Цену корзин старец назначил высокую. Иоанн ни словом, ни помышлением не высказал сопротивления на повеление старца. Ни высокая цена, назначенная за корзины, ни далекий путь, ни известность, которой он пользовался в городе, – ничто не заставило Иоанна отказаться от возложенного на него поручения. Испросив благословение у старца, он отправился с корзинами в Дамаск. Покупателей на корзины не находилось. Некоторые, желая купить корзины, спрашивали о цене, но, услышав очень высокую цену, с бранью и смехом отходили прочь, а иные продолжали преследовать его, всячески понося и укоряя. Иоанна не узнавали в городе, где он раньше ходил в дорогих одеждах, а теперь был в изодранном рубище, с изнуренным от поста лицом. Наконец, один человек, который раньше был слугою Иоанна, узнал своего господина и удивился, видя его в нищенской одежде. Человек этот подошел к Иоанну, не показывая вида, что знает его, и из жалости к нему купил корзины за назначенную старцем цену.
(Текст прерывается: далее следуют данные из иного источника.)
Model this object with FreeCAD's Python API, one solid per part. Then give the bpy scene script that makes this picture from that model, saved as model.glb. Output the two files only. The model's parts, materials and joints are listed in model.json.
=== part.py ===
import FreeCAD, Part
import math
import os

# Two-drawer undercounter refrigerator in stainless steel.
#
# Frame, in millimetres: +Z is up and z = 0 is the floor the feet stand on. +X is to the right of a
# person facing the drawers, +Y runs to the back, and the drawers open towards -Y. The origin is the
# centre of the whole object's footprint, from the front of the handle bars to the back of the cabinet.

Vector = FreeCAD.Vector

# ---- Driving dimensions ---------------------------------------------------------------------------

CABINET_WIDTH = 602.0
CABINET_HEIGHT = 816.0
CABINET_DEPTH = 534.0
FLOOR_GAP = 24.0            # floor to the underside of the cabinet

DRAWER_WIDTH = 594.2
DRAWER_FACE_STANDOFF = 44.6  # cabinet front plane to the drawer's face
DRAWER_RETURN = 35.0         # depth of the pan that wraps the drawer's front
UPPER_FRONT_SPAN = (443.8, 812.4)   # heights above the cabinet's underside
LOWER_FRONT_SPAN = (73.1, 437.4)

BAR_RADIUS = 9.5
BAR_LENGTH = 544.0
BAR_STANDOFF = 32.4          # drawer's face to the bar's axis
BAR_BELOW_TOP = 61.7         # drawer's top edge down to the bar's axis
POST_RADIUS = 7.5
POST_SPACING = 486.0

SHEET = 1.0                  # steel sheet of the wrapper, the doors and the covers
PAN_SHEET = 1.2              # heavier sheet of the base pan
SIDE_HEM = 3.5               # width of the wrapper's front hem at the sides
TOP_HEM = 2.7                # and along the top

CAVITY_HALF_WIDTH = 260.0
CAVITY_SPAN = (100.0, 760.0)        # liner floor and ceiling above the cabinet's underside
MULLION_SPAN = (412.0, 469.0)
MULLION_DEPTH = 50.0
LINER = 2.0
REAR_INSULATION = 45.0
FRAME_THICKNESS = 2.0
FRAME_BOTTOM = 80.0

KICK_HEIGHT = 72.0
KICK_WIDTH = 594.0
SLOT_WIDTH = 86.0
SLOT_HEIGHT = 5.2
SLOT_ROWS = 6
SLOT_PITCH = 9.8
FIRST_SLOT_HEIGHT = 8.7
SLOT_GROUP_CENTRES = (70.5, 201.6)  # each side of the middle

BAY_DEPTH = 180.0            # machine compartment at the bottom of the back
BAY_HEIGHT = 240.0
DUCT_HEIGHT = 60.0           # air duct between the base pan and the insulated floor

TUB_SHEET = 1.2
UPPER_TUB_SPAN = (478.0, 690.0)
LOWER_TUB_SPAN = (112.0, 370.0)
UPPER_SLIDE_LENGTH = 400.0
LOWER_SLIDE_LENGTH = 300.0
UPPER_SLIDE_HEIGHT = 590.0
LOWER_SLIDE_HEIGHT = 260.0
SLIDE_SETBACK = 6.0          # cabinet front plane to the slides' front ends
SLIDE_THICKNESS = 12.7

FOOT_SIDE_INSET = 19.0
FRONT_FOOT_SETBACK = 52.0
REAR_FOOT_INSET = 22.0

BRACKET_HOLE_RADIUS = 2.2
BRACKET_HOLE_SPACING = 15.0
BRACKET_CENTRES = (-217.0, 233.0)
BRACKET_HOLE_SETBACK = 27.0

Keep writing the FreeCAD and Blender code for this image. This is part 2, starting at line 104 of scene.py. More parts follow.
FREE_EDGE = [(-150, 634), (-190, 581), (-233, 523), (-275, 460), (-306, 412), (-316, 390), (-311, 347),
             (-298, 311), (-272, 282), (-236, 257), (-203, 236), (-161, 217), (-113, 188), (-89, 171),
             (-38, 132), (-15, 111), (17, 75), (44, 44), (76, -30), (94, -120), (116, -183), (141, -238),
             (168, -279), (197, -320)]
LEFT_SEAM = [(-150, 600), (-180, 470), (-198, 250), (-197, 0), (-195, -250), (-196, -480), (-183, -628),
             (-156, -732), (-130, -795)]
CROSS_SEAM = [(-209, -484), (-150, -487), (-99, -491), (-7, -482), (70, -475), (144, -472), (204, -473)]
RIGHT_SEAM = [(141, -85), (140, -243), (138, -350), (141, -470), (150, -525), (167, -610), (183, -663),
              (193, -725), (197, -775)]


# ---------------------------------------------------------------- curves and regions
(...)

Через несколько времени в лавре скончался один инок. После смерти у него остался брат, тоже инок. Оставшись один, инок неутешно плакал об умершем и просил Иоанна написать по брату надгробную песнь. Иоанн отказывался исполнить его просьбу, чтобы не нарушить заповеди старца. Но сетующий просил неотступно: "Ты не хочешь утешить скорби души моей и хотя немного облегчить боль моего сердца? – говорил он Иоанну. – Если бы ты был врачом и, зная врачевство от моей болезни, отказался бы помочь мне, а я бы умер, разве ты не дал бы за то ответ Богу? Тем более теперь, когда я умру от скорби, не ответишь ли Богу за то, что не облегчишь, хотя немного, моей болезни? Если ты боишься заповеди старца, то я у себя скрою написанное, чтобы он не узнал об этом".
Такие слова поколебали Иоанна, и он написал умилительные песнопения, которые до сего времени поются в церкви при погребении.
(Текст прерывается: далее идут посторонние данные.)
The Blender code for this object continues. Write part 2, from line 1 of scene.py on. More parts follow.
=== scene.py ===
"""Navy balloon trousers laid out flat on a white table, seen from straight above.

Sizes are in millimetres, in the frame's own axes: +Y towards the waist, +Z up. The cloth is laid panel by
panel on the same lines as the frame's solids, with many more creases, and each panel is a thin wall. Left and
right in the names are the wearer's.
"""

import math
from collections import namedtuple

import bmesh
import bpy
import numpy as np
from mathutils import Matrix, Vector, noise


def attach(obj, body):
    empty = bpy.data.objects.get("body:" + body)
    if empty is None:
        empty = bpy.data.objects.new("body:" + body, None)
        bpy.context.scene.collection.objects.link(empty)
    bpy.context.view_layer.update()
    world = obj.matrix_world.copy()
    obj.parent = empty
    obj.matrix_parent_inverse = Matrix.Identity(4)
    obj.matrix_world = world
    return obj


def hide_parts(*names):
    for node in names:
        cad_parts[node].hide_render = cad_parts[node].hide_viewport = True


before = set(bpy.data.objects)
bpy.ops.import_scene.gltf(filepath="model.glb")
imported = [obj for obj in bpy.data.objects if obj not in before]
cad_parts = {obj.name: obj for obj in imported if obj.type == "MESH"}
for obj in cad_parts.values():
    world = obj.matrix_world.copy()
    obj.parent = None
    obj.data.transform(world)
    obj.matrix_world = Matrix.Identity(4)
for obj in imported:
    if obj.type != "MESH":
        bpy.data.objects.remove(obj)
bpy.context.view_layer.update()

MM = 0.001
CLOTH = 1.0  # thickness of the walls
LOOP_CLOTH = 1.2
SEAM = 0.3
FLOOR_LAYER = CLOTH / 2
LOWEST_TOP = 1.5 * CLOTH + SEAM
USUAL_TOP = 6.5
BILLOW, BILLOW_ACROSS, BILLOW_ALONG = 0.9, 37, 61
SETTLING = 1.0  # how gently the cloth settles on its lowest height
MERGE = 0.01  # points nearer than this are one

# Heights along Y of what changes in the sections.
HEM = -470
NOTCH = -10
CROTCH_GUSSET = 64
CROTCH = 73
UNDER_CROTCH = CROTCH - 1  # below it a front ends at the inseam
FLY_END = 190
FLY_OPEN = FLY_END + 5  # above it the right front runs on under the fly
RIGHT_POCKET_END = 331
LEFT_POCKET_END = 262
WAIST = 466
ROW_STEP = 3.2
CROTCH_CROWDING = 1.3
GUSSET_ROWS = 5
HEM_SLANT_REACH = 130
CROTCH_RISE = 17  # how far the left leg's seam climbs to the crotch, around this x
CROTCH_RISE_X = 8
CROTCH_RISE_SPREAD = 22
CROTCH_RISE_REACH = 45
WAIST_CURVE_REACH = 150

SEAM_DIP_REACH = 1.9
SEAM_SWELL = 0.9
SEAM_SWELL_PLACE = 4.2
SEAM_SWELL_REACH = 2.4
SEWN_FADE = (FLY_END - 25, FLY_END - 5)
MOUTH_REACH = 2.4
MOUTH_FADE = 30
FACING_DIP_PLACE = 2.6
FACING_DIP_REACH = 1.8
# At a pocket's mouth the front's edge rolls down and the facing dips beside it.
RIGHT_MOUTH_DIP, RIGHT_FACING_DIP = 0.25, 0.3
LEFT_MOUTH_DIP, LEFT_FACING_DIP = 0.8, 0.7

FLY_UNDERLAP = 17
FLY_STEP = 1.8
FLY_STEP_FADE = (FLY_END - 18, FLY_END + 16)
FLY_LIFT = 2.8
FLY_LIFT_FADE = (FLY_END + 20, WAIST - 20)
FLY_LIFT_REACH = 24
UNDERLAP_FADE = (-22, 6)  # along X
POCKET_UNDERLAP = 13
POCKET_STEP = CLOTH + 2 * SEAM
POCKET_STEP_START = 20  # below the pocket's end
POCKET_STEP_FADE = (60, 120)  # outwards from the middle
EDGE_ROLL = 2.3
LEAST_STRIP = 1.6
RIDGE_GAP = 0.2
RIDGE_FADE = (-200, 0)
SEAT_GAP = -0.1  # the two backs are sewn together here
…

Скорбящий брат удалился, поблагодарив Иоанна, а Иоанн, оставшись один в келии, пел про себя составленные песни. Старец-наставник, услышав пение своего ученика, стал строго упрекать его за непослушание и, несмотря на то, что Иоанн со слезами просил прощения, изгнал его вон из келии. Иоанн глубоко чувствовал свою вину и убедительно просил старшую братию ходатайствовать за него пред старцем. Сам Иоанн готов был все претерпеть, чтобы загладить свой проступок. Вспоминая изгнание Адама из рая за непослушание, он со слезами простирался у дверей заключенной келии и просил себе помилования, как великому преступнику. Долго не внимал рыданиям строгий старец, долго не принимал ходатайства старшей братии за инока, наконец, смягчился и согласился принять Иоанна в свою келию, но не иначе, как под условием самой тяжкой и унизительной епитимии: Иоанн должен был очистить все нечистые и отхожие места лавры. Смиренный ученик поспешил исполнить наложенную на него епитимию. Тронутый его необычайным самоотвержением, старец образовался духом, что Господь даровал ему воспитать такого великого подвижника, призвал его в свою келию, нежно обнял его, целовал его в голову, плечи и руки и принял с любовию в свою келию.